While I couldn’t quite manage to get this out before the turkey was carved, I’d like to give my thanks this week to the amazing educators I had the privilege of hearing at last week’s NCTE convention and to share some of their incredible thinking with those who couldn’t be there. The theme of this year’s convention was Dream, Connect, Ignite, but in most of the sessions I attended there seemed to be another theme lying just below the surface: a dream that by connecting we could ignite a movement to push back against the forces of standardization that threaten to engulf us.
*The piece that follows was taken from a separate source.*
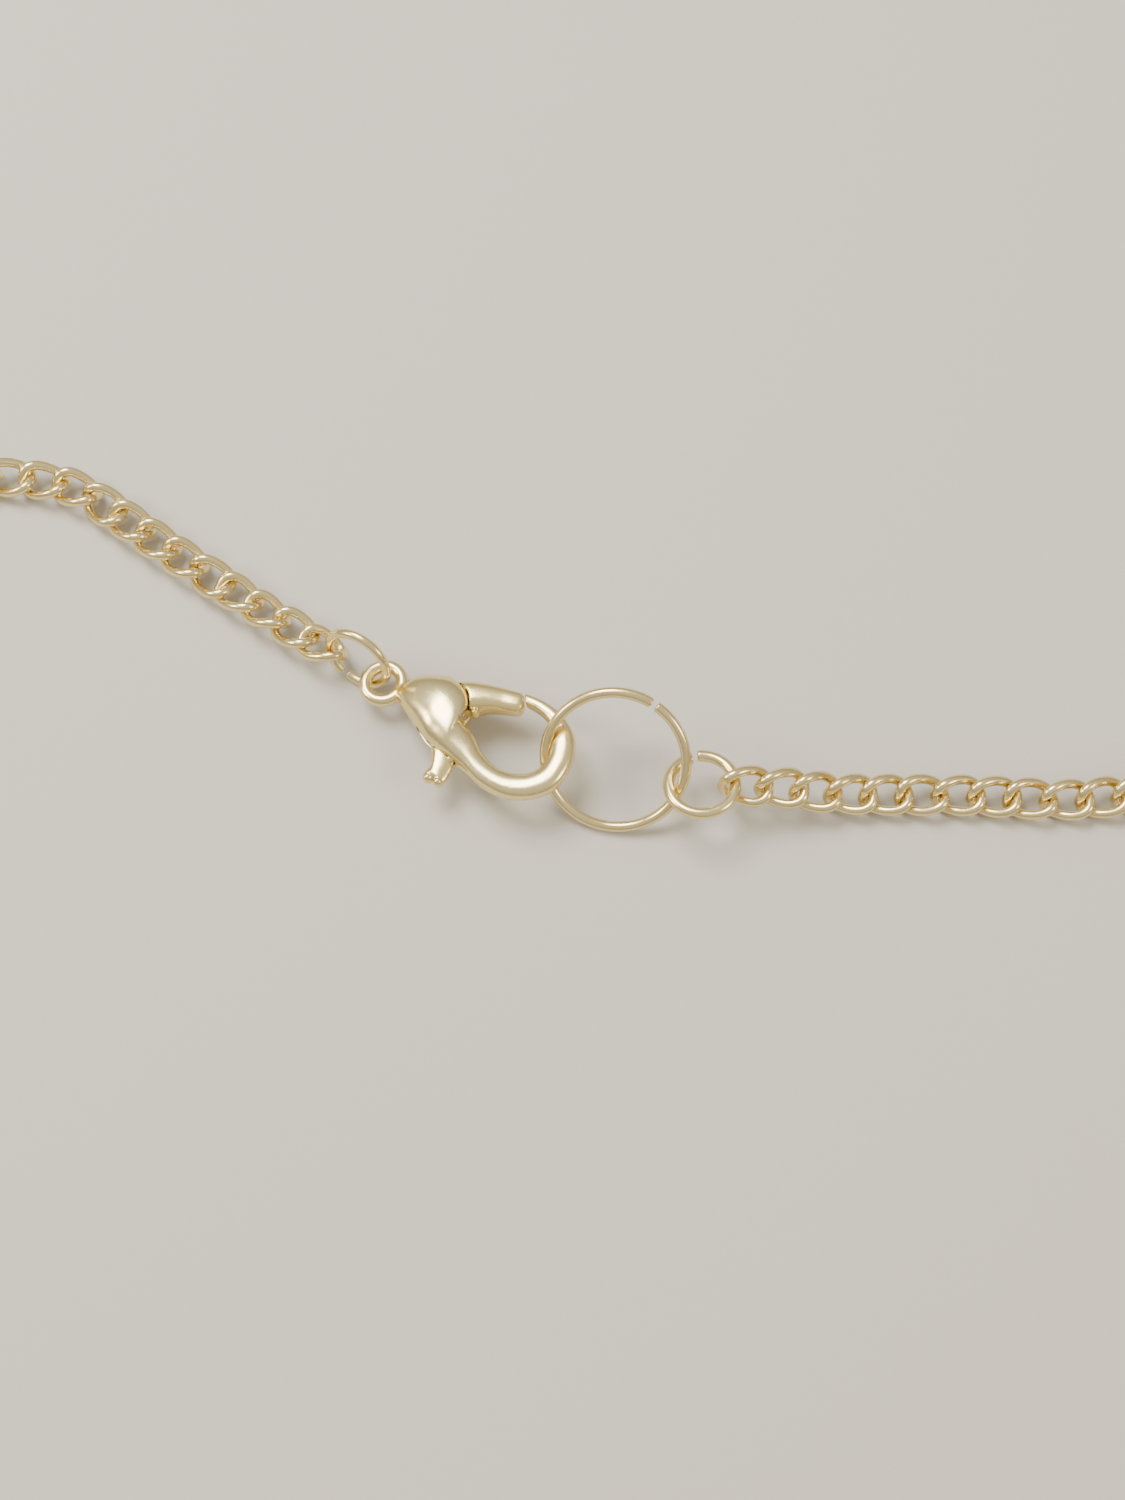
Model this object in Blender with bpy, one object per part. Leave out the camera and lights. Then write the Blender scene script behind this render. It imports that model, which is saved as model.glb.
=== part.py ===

This came through loud and clear in the keynote address by educator and creativity expert Sir Ken Robinson, who expanded on the ideas from his famous Ted Talk on “Changing Education Paradigms” (which can be seen in this wonderful animated version by RSA Animates). According to Robinson, our current educational system is not only out-dated, it’s built on three principles—conformity, compliance, and linear thinking—which are diametrically opposed to the very qualities that make human beings vibrant and vital: creativity, diversity, and ways of thinking that are organic and highly personal. And it’s precisely these last three qualities that he thinks schools need to foster and embrace.

Creativity, diversity and personalized thinking were on center stage in a knock-out (and hilarious) session by Kathy Collins, Stephanie Parsons, Matt Glover and Ginny Lockwood, who explored different aspects of choice and ownership. Kathy looked at how, even in an education system narrowed by the confines of conformity, we, as teachers, still have some choice in what we attend to and ask students to do. And Ginny, picking up on that thread, made a passionate plea for choosing to create classrooms in which students are not simply ‘doing’ school—i.e., compliantly completing our assignments—but are truly and deeply ‘being’ in school, with mind, body and soul fully present.
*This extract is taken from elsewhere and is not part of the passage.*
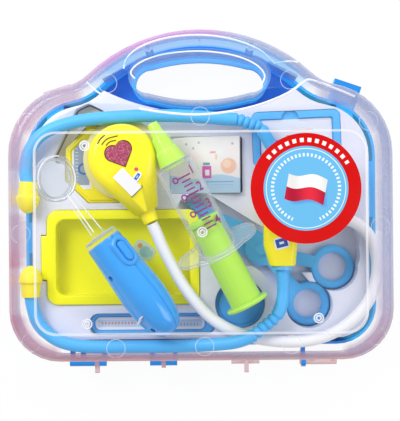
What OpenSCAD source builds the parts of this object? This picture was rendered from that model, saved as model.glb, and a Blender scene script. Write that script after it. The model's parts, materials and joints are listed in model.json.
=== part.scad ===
// A toy doctor case lying on its back: a blue base, a clear hinged lid with a
// handle through both, and a formed tray of play instruments inside.
// The lid faces +Z, the handle points to +Y and the hinges are at -Y.

/* [Case] */
// Half of the width across the lid
case_half_w = 132; // [130:0.5:136]
// Distance from the middle down to the hinge side
case_low = 107.5; // [106:0.5:110]
// Radius of the two corners at the hinge side
foot_r = 35; // [28:1:38]
// Radius of the two shoulders
shoulder_r = 48; // [44:1:50]
// Height of the shoulder centres
shoulder_y = 34.5; // [32:0.5:38]
// Radius of the arch over the handle
arch_r = 113; // [110:1:116]
// Height of the arch centre
arch_y = 7.1; // [6:0.1:9]
// Radius of the hollow between shoulder and arch
fillet_r = 30; // [26:1:34]
// Height of the base
base_h = 24; // [23:0.5:26]
// Room between the exam light and the lid
lid_room = 1.66; // [1.2:0.02:6]
// Wall of the clear lid
lid_wall = 1.6; // [1.2:0.1:2]
// Rounding of the lid's front edge
lid_edge = 7; // [5:0.5:9]
// How far the base stands inside the lid's outline
base_inset = 6.5; // [5.5:0.5:7.5]
// Wall of the base
base_wall = 1.8; // [1.4:0.1:2.2]
// Rounding of the base's back edge
base_edge = 5; // [3:0.5:7]
// Gap between base and lid along the seam
seam_gap = 0.3; // [0.2:0.05:0.5]

/* [Handle] */
// Width of the finger hole
hole_w = 94; // [88:1:98]
// Height of the finger hole
hole_h = 34; // [30:1:36]
// Radius of the ends of the finger hole
hole_end_r = 12; // [10:0.5:14]
// Height of the middle of the finger hole
hole_y = 87.8; // [86:0.1:89]
// Radius of the snap posts inside the grip
post_r = 3; // [2:0.5:3.5]
// Distance of the snap posts from the middle
post_x = 35; // [32:1:38]

/* [Hinge and latches] */
// Distance of the hinge axis outside the lid's edge
hinge_out = 5; // [4.8:0.1:5.5]
// Radius of the hinge bars
bar_r = 3; // [2.5:0.1:3.2]
// Running clearance of the bars in their ears
bar_gap = 0.06; // [0.03:0.01:0.1]
// Outer radius of the base's small ears
ear_r = 4.5; // [4.2:0.1:4.6]
// Reach of the lid's stop ears beyond the axis
ear_reach = 7.6; // [6:0.1:7.8]
// Thickness of a hinge ear
ear_t = 3; // [2:0.5:4]
// Width of the finger tabs at the shoulders
latch_w = 20; // [14:1:24]
// Reach of the base's finger tab beyond the shoulder
latch_reach = 8.5; // [5:0.5:10]

/* [Lid details] */
// Half of the width of the raised window line
window_half_w = 113.6; // [108:0.5:116]
// Upper side of the raised window line
window_top = 50; // [46:0.5:54]
// Lower side of the raised window line
window_low = 88.8; // [84:0.5:92]
// Corner radius of the window line
window_r = 15; // [10:1:20]
// Width of the window line
window_line = 1.6; // [1:0.2:2.4]
// Height of the window line above the lid
window_rise = 1.5; // [1:0.1:1.5]
// Radius of the round sticker
sticker_r = 37.7; // [30:0.1:38]
// Thickness of the sticker
sticker_t = 0.3; // [0.2:0.1:0.6]

/* [Tray] */
// Thickness of the formed sheet
sheet = 1; // [0.8:0.1:1.2]
// How far the tray stands inside the lid's outline
tray_inset = 11; // [10.5:0.5:11.5]
// Radius of the tray's hollow upper side
tray_cut_r = 153; // [148:1:158]
// Gap between an instrument and its pocket
pocket_gap = 1; // [0.8:0.1:1.4]
// Height of the shelf that most instruments lie on
shelf_z = 9.3; // [9:0.1:10]
// Height of the floor of the deep well under the scissors
well_z = 6; // [5:0.1:6.2]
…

To see what that could actually look like, Stephanie shared clips of her fourth grade students discussing topics of their own choice (in this case, whether money solved problems or made them worse) in what they had dubbed the “Circle of Talkingness”. And she celebrated what she called the “little healthy chaos”—i.e., the messiness that inevitably comes when we choose not to make our students conform to linear ways of thinking. Then Matt shared the amazingly diverse and highly personal ways second grade students incorporated what they had learned from an author study of Cynthia Rylant into writing pieces whose genre they had chosen themselves; and he offered other ways of giving students more choice in what they were going to make within the framework of non-genre specific units. Then the session ended with a rousing reading of my new favorite picture book Prudence Wants a Pet by Cathleen Daly, whose main character, as you can see below, is the epitome of a creative, unique thinker.
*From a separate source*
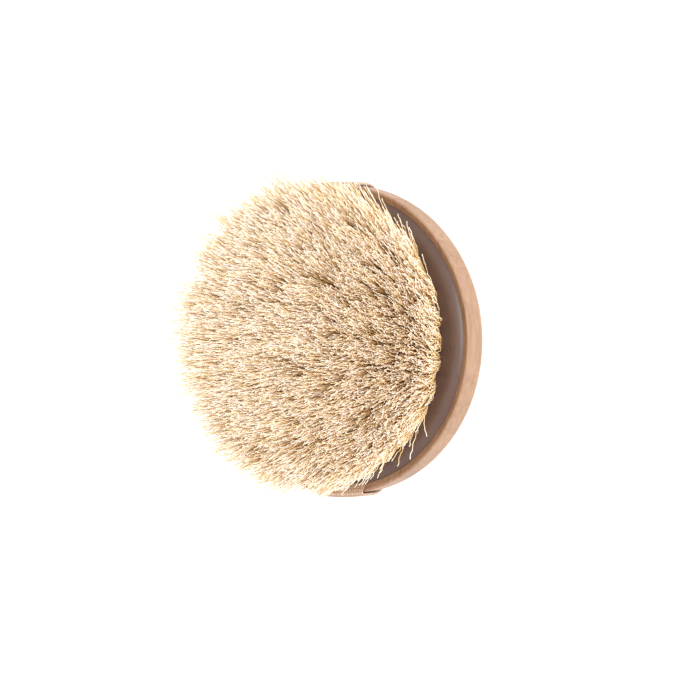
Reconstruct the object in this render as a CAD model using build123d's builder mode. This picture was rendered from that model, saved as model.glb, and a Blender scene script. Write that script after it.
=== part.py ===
"""Round palm body brush for dry brushing: turned bamboo shell, inset bristle plate, drawn
tufts held by flat wire anchors, and a woven hand strap across the back.

The brush lies on its back: +Z points along the bristles, the strap runs along Y, and the
origin is the middle of the strap's resting face.
"""

import os
from math import atan2, cos, radians, tan

from build123d import *

# ---- driving dimensions, millimetres ----

# bamboo shell
body_r = 55.0  # outside radius
body_h = 17.0  # back to crest, on the axis
back_dome = 2.2  # how far the back bulges towards the hand
back_edge_r = 8.0  # rounding between the back and the wall
dish_r = 52.2  # inside radius of the dish that takes the plate
dish_depth = 8.0  # crest to dish floor
lip_drop = 1.9  # crest to the foot of the inner lip slope
crest_r = 0.5  # rounding of the crest

# bristle plate
plate_gap = 0.05  # radial clearance in the dish
plate_face_drop = 0.3  # crest to the plate's face
shoulder_w = 4.2  # radial width of the rounded shoulder
plate_chamfer = 0.6

# tufts
ring_count = 6
outer_ring_r = 41.5  # radius of the outermost ring of holes
ring_turn = 23.0  # each ring starts this much further round than the one inside it, degrees
tip_height = 22.4  # plate face to the trimmed tips
outer_tip_r = 52.0  # radius of the outermost ring's tips, on their centrelines
tuft_r = 2.1  # radius of a tuft in its hole
tuft_tip_r = 3.8  # radius of a tuft at its tips
tuft_straight = 1.3  # straight length above the plate before the tuft spreads
hole_r = 2.15
hole_depth = 5.5

# anchors: one blade of flat wire across each tuft's fold
anchor_w = 5.0
anchor_h = 2.0
anchor_t = 0.4
anchor_lift = 0.9  # fold thickness under the blade

# hand strap
strap_w = 20.0
strap_t = 1.2
strap_clear = 0.05
hand_gap = 22.0  # clear height for the hand, on the axis
strap_slope = 42.0  # rise of the strap's legs, degrees
strap_soft_r = 36.0  # bend where the legs meet the middle
strap_fold_r = 1.0  # tight folds inside the shell
tail_end_y = 36.0  # where the strap's tails end under the plate
tail_recess = 2.1  # depth of the pocket for the tail in the dish floor

# staples through the strap's tails
staple_w = 9.0
staple_wire = 0.6
staple_leg = 4.2
staple_pitch = 5.0
staple_y = 41.0  # the inner staple of each pair

# adhesive ring under the plate
glue_inner_r = 18.0
glue_outer_r = 30.0
glue_t = 0.3

# ---- derived levels and radii ----

back_z = strap_t + hand_gap
crest_z = back_z + body_h
floor_z = crest_z - dish_depth
lip_z = crest_z - lip_drop
face_z = crest_z - plate_face_drop
tip_z = face_z + tip_height

plate_r = dish_r - plate_gap
ring_pitch = outer_ring_r / ring_count
# every tuft's centreline passes through one point on the axis, this far below the face
focus_depth = tip_height * outer_ring_r / (outer_tip_r - outer_ring_r)

strap_mid = strap_t / 2
strap_offset = strap_mid + strap_clear
tail_z = floor_z - tail_recess + strap_offset
pocket_y = dish_r + 0.1  # flat back of the strap's pocket in the wall
tail_y = pocket_y - strap_offset
notch_y = tail_y - strap_mid - 0.25  # flat on the plate's rim behind the strap


# ---- staples, two through each of the strap's tails ----

staple_ys = [staple_y, staple_y + staple_pitch]
staple_places = [(0, side * y) for side in (1, -1) for y in staple_ys]
crown_top = floor_z - strap_clear

with BuildPart() as strap_staples:
    with BuildSketch(Plane.XY.offset(crown_top)):
        with Locations(*staple_places):
            Rectangle(staple_w, staple_wire)
    extrude(amount=-staple_wire)
    with BuildSketch(Plane.XY.offset(crown_top - staple_wire)):
        with Locations(*staple_places):
            with GridLocations(staple_w - staple_wire, 0, 2, 1):
                Rectangle(staple_wire, staple_wire)
    extrude(amount=-staple_leg)


# ---- hand strap ----

# the strap hugs the back edge's rounding, whose centre the dome and the wall fix
dome_r = (body_r**2 + back_dome**2) / (2 * back_dome)
edge_centre_r = body_r - back_edge_r
edge_centre_z = back_z + dome_r - ((dome_r - back_edge_r) ** 2 - edge_centre_r**2) ** 0.5
hug_r = back_edge_r + strap_offset
crest_wrap_r = crest_r + strap_offset

wall_y = body_r + strap_offset
edge_corner_z = edge_centre_z - hug_r * tan(radians(90 - strap_slope) / 2)
middle_y = wall_y - (edge_corner_z - strap_mid) / tan(radians(strap_slope))

lip_rise = lip_drop / (body_r - dish_r)
lip_angle = atan2(lip_drop, body_r - dish_r)
lip_offset_z = lip_z + strap_offset / cos(lip_angle)
fold_z = lip_offset_z + (tail_y - dish_r) * lip_rise
crest_corner_z = lip_offset_z + (wall_y - dish_r) * lip_rise

right_half = [
    (middle_y, strap_mid),
    (wall_y, edge_corner_z),
    (wall_y, crest_corner_z),
    (tail_y, fold_z),
    (tail_y, tail_z),
    (tail_end_y + strap_clear, tail_z),
]
left_half = [(-y, z) for y, z in reversed(right_half)]
half_radii = [strap_soft_r, hug_r, crest_wrap_r, strap_fold_r, strap_fold_r]

with BuildPart() as hand_strap:
    with BuildLine(Plane.YZ) as strap_route:
        FilletPolyline(*left_half, *right_half, radius=half_radii[::-1] + half_radii)
    strap_start = Plane(
        origin=strap_route.line @ 0, x_dir=(1, 0, 0), z_dir=strap_route.line % 0
    )
    with BuildSketch(strap_start):
        Rectangle(strap_w, strap_t)
    sweep(path=strap_route.line)
    add(strap_staples.part, mode=Mode.SUBTRACT)


# ---- bamboo shell ----

with BuildPart() as body_shell:
    with BuildSketch(Plane.XZ) as body_profile:
        with BuildLine() as body_outline:
            back_edge = (body_r, back_z + back_dome)
            dome = ThreePointArc((0, back_z), (body_r / 2, back_z + back_dome / 4), back_edge)
            wall = Line(dome @ 1, (body_r, crest_z))
            slope = Line(wall @ 1, (dish_r, lip_z))
            Polyline(slope @ 1, (dish_r, floor_z), (0, floor_z), (0, back_z))
        make_face()
        crest_corner = body_profile.vertices().group_by(Axis.X)[-1].sort_by(Axis.Y)[-1]
        fillet(crest_corner, radius=crest_r)
        back_corner = body_profile.vertices().group_by(Axis.X)[-1].sort_by(Axis.Y)[0]
        fillet(back_corner, radius=back_edge_r)
    revolve(axis=Axis.Z)
    # pockets that let the strap's tails pass down the wall and lie under the plate
    pocket_w = strap_w + 4 * strap_clear
    pocket_bottom = floor_z - tail_recess
    with BuildSketch(Plane.XY.offset(pocket_bottom)):
        with Locations((0, (pocket_y + tail_end_y) / 2), (0, -(pocket_y + tail_end_y) / 2)):
            Rectangle(pocket_w, pocket_y - tail_end_y + 2 * strap_clear)
    extrude(amount=lip_z - pocket_bottom, mode=Mode.SUBTRACT)
    # channel for the adhesive
    with BuildSketch(Plane.XY.offset(floor_z - glue_t)):
        Circle(glue_outer_r)
        Circle(glue_inner_r, mode=Mode.SUBTRACT)
    extrude(amount=glue_t, mode=Mode.SUBTRACT)
    # the strap beds into the round lip, and the staples' legs stand in the wood
    add(hand_strap.part, mode=Mode.SUBTRACT)
    add(strap_staples.part, mode=Mode.SUBTRACT)


# ---- adhesive ring ----

with BuildPart() as plate_adhesive:
    with BuildSketch(Plane.XY.offset(floor_z - glue_t)):
        Circle(glue_outer_r)
        Circle(glue_inner_r, mode=Mode.SUBTRACT)
    extrude(amount=glue_t)


# ---- tufts, their holes and their anchors ----

on_bottom = (Align.CENTER, Align.CENTER, Align.MIN)


def tuft_plane(ring_r):
    """The plane at a hole's bottom, facing along the tuft, for a hole at this radius."""
    direction = Vector(ring_r, 0, focus_depth).normalized()
    bottom = Vector(ring_r, 0, face_z) - direction * hole_depth
    return Plane(origin=bottom, x_dir=(0, 1, 0), z_dir=direction)


def make_anchor(ring_r):
    """The flat wire blade, across the tuft just above the bristles' fold."""
    with BuildPart(tuft_plane(ring_r)) as anchor:
        with Locations((0, 0, anchor_lift)):
            Box(anchor_w, anchor_t, anchor_h, align=on_bottom)
    return anchor.part


def make_hole(ring_r):
    """The cutter for a blind hole that follows the tuft's own lean."""
    with BuildPart(tuft_plane(ring_r)) as hole:
        Cylinder(hole_r, 2 * hole_depth, align=on_bottom)
        with Locations((0, 0, anchor_lift)):
            Box(anchor_w, anchor_t, anchor_h, align=on_bottom)
    return hole.part


def make_tuft(ring_r):
    """One tuft: straight in its hole, spreading above it, trimmed flat at the tips."""
    spread_from = hole_depth + tuft_straight
    tip_from = hole_depth + tip_height / cos(atan2(ring_r, focus_depth))
    growth = (tuft_tip_r - tuft_r) / (tip_from - spread_from)
    overrun = 4.0  # carried past the tips, so that the trim plane cuts all round
    top = tip_from + overrun
    top_r = tuft_tip_r + overrun * growth
    plane = tuft_plane(ring_r)
    with BuildPart() as tuft:
        with BuildSketch(Plane(plane.origin, x_dir=plane.x_dir, z_dir=plane.y_dir)):
            with BuildLine():
                Polyline(
                    (0, 0), (tuft_r, 0), (tuft_r, -spread_from), (top_r, -top), (0, -top), (0, 0)
                )
            make_face()
        revolve(axis=Axis(plane.origin, plane.z_dir))
        split(bisect_by=Plane.XY.offset(tip_z), keep=Keep.BOTTOM)
        add(make_anchor(ring_r), mode=Mode.SUBTRACT)
    return tuft.part


# each ring's radius, number of tufts and first angle
rings = [(0.0, 1, 0.0)]
rings += [(k * ring_pitch, 6 * k, k * ring_turn) for k in range(1, ring_count + 1)]
holes = [make_hole(ring_r) for ring_r, _, _ in rings]
anchors = [make_anchor(ring_r) for ring_r, _, _ in rings]
tufts = [make_tuft(ring_r) for ring_r, _, _ in rings]

with BuildPart() as tuft_anchors:
    for anchor_part, (_, count, first_angle) in zip(anchors, rings):
        with PolarLocations(0, count, start_angle=first_angle):
            add(anchor_part)

tuft_rings = []
for tuft_part, (_, count, first_angle) in zip(tufts, rings):
    with BuildPart() as tuft_ring:
        with PolarLocations(0, count, start_angle=first_angle):
            add(tuft_part)
    tuft_rings.append(tuft_ring.part)


# ---- bristle plate ----

with BuildPart() as bristle_plate:
    with BuildSketch(Plane.XZ):
        with BuildLine():
            shoulder_start = (plate_r - shoulder_w, face_z)
            face = Line((0, face_z), shoulder_start)
            shoulder = TangentArc(shoulder_start, (plate_r, lip_z), tangent=(1, 0))
            Polyline(
                shoulder @ 1,
                (plate_r, floor_z + plate_chamfer),
                (plate_r - plate_chamfer, floor_z),
                (0, floor_z),
                face @ 0,
            )
        make_face()
    revolve(axis=Axis.Z)
    # flats behind the strap's tails
    flat_depth = plate_r - notch_y + 1.0
    with BuildSketch(Plane.XY.offset(floor_z)):
        with Locations((0, notch_y + flat_depth / 2), (0, -notch_y - flat_depth / 2)):
            Rectangle(strap_w + 8 * strap_clear, flat_depth)
    extrude(amount=dish_depth, mode=Mode.SUBTRACT)
    for hole_part, (_, count, first_angle) in zip(holes, rings):
        with PolarLocations(0, count, start_angle=first_angle):
            add(hole_part, mode=Mode.SUBTRACT)


# ---- write the pieces ----

pieces = {
    "body_shell": body_shell.part,
    "bristle_plate": bristle_plate.part,
    "plate_adhesive": plate_adhesive.part,
    "hand_strap": hand_strap.part,
    "strap_staples": strap_staples.part,
    "tuft_anchors": tuft_anchors.part,
    "tuft_centre": tuft_rings[0],
}
for k in range(1, ring_count + 1):
    pieces[f"tuft_ring_{k}"] = tuft_rings[k]

os.makedirs("parts", exist_ok=True)
for name, piece in pieces.items():
    piece.label = name
    export_step(piece, f"parts/{name}.step")
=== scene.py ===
"""Round palm body brush for dry brushing, lying on its back: a bamboo shell, an inset bristle
plate, flared plant-fibre tufts and a woven hand strap. Metres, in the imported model's frame."""

import math

import bmesh
import bpy
import numpy as np
from mathutils import Matrix, Vector


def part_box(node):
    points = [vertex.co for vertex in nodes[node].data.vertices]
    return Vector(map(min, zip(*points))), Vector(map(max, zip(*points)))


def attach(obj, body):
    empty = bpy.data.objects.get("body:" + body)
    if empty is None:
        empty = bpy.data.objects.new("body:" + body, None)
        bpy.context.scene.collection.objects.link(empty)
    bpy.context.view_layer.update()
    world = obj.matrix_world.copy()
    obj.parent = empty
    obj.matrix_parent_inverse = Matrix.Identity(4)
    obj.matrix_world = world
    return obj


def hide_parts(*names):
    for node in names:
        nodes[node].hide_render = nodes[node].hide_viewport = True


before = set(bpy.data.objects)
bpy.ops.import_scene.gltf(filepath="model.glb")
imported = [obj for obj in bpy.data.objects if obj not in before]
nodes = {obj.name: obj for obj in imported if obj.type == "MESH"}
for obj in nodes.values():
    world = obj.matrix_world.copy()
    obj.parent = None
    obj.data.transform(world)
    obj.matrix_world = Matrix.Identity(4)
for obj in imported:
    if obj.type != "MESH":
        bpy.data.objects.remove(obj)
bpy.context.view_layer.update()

mm = 0.001
shell_lo, shell_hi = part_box("body_shell")
plate_lo, plate_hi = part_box("bristle_plate")


# ---- camera ----
# A long lens looks down on the bristles, 34.5 degrees off the brush's axis. It is rolled so
# that the strap's direction runs up the picture and the bristles point to the left.

view_tilt = math.radians(34.5)
view_roll = math.radians(-1.3)
view_distance = 1.1
view_width = 0.2417
aim = Vector((0, 0, shell_hi.z - 1.4 * mm))

to_camera = Vector((math.sin(view_tilt), 0, math.cos(view_tilt)))
picture_right = Vector((math.cos(view_tilt), 0, -math.sin(view_tilt)))
camera_data = bpy.data.cameras.new("camera")
camera_data.sensor_width = 36
camera_data.lens = 36 * view_distance / view_width
camera = bpy.data.objects.new("camera", camera_data)
bpy.context.scene.collection.objects.link(camera)
camera.matrix_world = (
    Matrix.Translation(aim + to_camera * view_distance)
    @ Matrix((picture_right, Vector((0, 1, 0)), to_camera)).transposed().to_4x4()
    @ Matrix.Rotation(view_roll, 4, "Z")
)
bpy.context.scene.camera = camera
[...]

I also had the opportunity to hear Randy and Katherine Bomer speak along with professor Allison Skerrett and high school teacher Deb Kelt in a session entitled “Building on Strengths: Teaching English as if Adolescents Already Knew What They Were Doing.” In each speaker’s own unique, diverse way, they shared examples of “appreciative” curricula and teaching, which acknowledges, honors and builds on the experience and capabilities of students, instead of seeing them as deficient because they don’t conform to some norm. Kicking off the session, Randy looked at how deficit language, which sends out the subliminal message to students that they’re lacking or unable, can creep into our teaching talk even when we don’t intend it to; while Katherine suggested a writing conference move inspired by improvisational comedian Stephen Colbert: saying “Yes, and . . . ” to students instead of “No, but . . .” as a way of framing whatever follows around student strengths instead of deficits.

And finally, in perhaps the most subversive talk, I saw middle school teacher and cartoonist David Finkle share a comic strip presentation called “Pay Attention to the Man Behind the Curtain,” which used the scene from The Wizard of Oz to question the bluster and wisdom of the wizard behind the curtain of the Common Core Standards. My favorite part? After hearing the wizard, a.k.a. David Coleman, say that “people don’t really give a shit about what you feel or what you think,” (as he actually did during a presentation to the New York State Department of Education), a puzzled student asks his teacher, “But don’t authors want us to feel something?”

Needless to say, I came away inspired to focus on what both we and the students we work with can do, instead of what they can’t, in ways that push back on the conformity, compliance and linear thinking that this David Finkle cartoon so brilliantly captures. And for that, I’m astoundingly thankful.